2. Modifying the Oil Collection Tank Capacity
Modifying the oil collection tank capacity would require significant resources and result in potential occupational exposure without a commensurate benefit to the environment.
3. Denying the Proposed Action
As an alternative to the proposed action, the NRC staff considered denying the proposed action (i.e., the “no action” alternative). Denying the application would not change the current environmental impacts. The environmental impacts of the proposed action and the alternative action are similar.
Alternative Use of Resources
This action does not involve the use of any resources not previously considered in the Final Environmental Statement related to the operation of Palisades Nuclear Generating Plant, dated June 1972, and the associated final addendum (NUREG-0343) dated February 1978.

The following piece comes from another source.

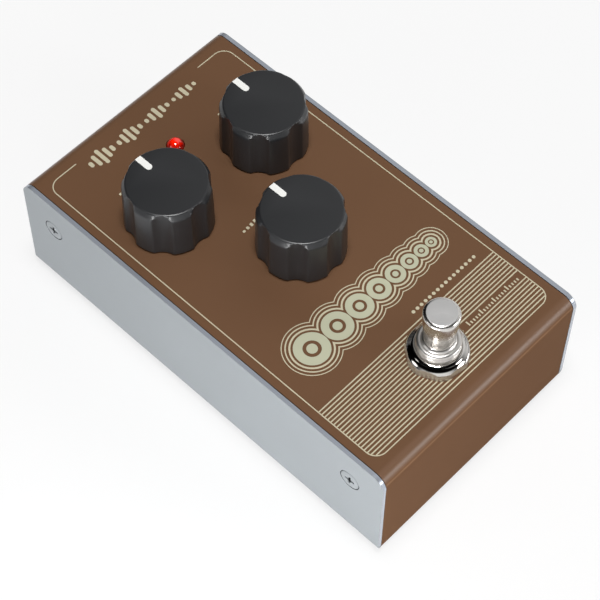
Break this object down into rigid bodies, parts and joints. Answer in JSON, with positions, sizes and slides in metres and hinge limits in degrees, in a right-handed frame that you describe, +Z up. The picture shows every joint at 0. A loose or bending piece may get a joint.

Agencies and Persons Consulted
In accordance with its stated policy, on March 23, 2000, the staff consulted with the Michigan State official, Mr. Michael McCardy, regarding the environmental impact of the proposed action. The State official had no comments.
Finding of No Significant Impact
On the basis of the environmental assessment, the Commission concludes that the proposed action will not have a significant effect on the quality of the human environment. Accordingly, the Commission has determined not to prepare an environmental impact statement for the proposed action.
For further details with respect to the proposed action, see the licensee's letters dated August 13 and November 3, 1999, and March 15, 2000, which are available for public inspection at the Commission's Public Document Room, The Gelman Building, 2120 L Street, N.W., Washington, D.C., and electronically from the ADAMS Public Library component on the NRC Web site, http://www.nrc.gov (the Electronic Reading Room).Start Signature
Dated at Rockville, Maryland, this 24th day of March 2000.
For the Nuclear Regulatory Commission.
Carl F. Lyon,
Project Manager, Section 1 Project Directorate III, Division of Licensing Project Management, Office of Nuclear Reactor Regulation.